少子化、IT化でも売上アップ!シェアも2割増に

--少子化、IT化は文房具業界にとって厳しい流れだと思います。『MONO消しゴム』の売上はどのように変化していますか。

『MONO消しゴム』は売上を伸ばしています。

当社売上金額は非公開ですが、図はリアルな販売金額に基づき傾向を表しています。

消しゴムの国内市場全体を見ますと、過去10年で約1割程度縮小しました。

ですが、当社のシェアは2割増加しています。

誠実な製品づくりとブランド力のお蔭です。

よく言われる少子化、IT化による影響は消しゴムのマーケットは軽微だといえるでしょう。

--それは意外でした。影響を受けない理由をどのように考えていますか。

ヘビーユーザーである学生さんの人数が少しずつ少なくなっていても、それを補うくらいの新しい商品やアイデアに富んだ商品を開発して発売しているからです。
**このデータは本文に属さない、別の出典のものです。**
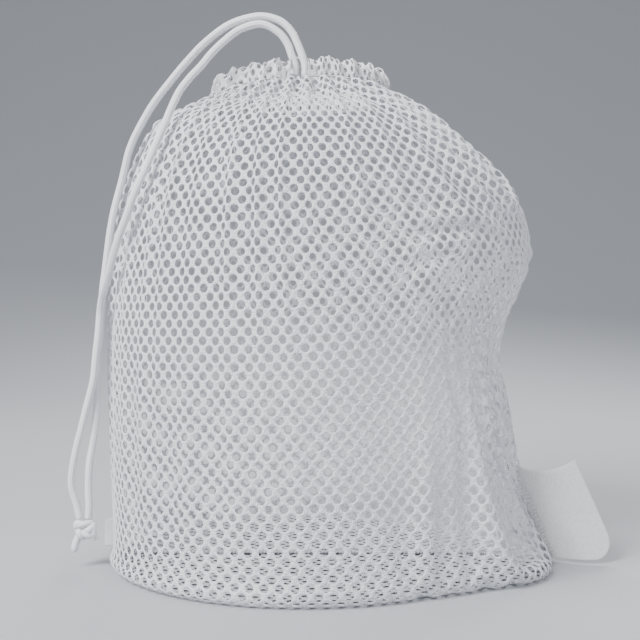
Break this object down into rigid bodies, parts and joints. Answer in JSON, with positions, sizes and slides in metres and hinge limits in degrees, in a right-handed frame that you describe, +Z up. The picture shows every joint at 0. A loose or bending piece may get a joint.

たとえば「モノゼロ」は、ペン型のノック式消しゴムで、丸型の消しゴムは2.3㎜と極細です。手帳の小さな字の変更や、デザイナーやイラストレーターにもたいへん喜ばれています。

「モノゼロ」

「モノワン」は、リップクリームのサイズの消しゴムです。ペンを持ったまま使える特長があり、ノートの一字消しに最適です。

「モノワン」

「モノブラック」は、消しゴムに汚れが残るのが気になるというユーザーに応えた黒い消しゴムです。ブラックタイプには、消しカスが非常にまとまる「モノダストキャッチ」もあり、消しカスが床に落ちるのを防止ます。

(左)「モノブラック」(右)「モノダストキャッチ」

他にも、さまざまニーズを満たす数多くの消しゴムがあります。このように創意工夫してユーザーを開拓することで、消しゴムを元気なマーケットに育てています。

現在販売されているMONOシリーズの消しゴム全35種類

何気なく使っていた『MONO消しゴム』に、まさかこんなにもストーリーが詰まっていたとは……。

スマホやパソコンのように、1つ何役もこなすのが当たり前な今では感じられない、1つの役割(消すこと)を追求するモノづくりの本質に触れられました。

今も昔も変わらない安心感と、常にユーザーの使い心地に応えてくれる努力と愛情が、人気者で居続けられる理由ですね。

これからも変わらない良さを持って、さらに50年、100年と愛され続けてほしいです。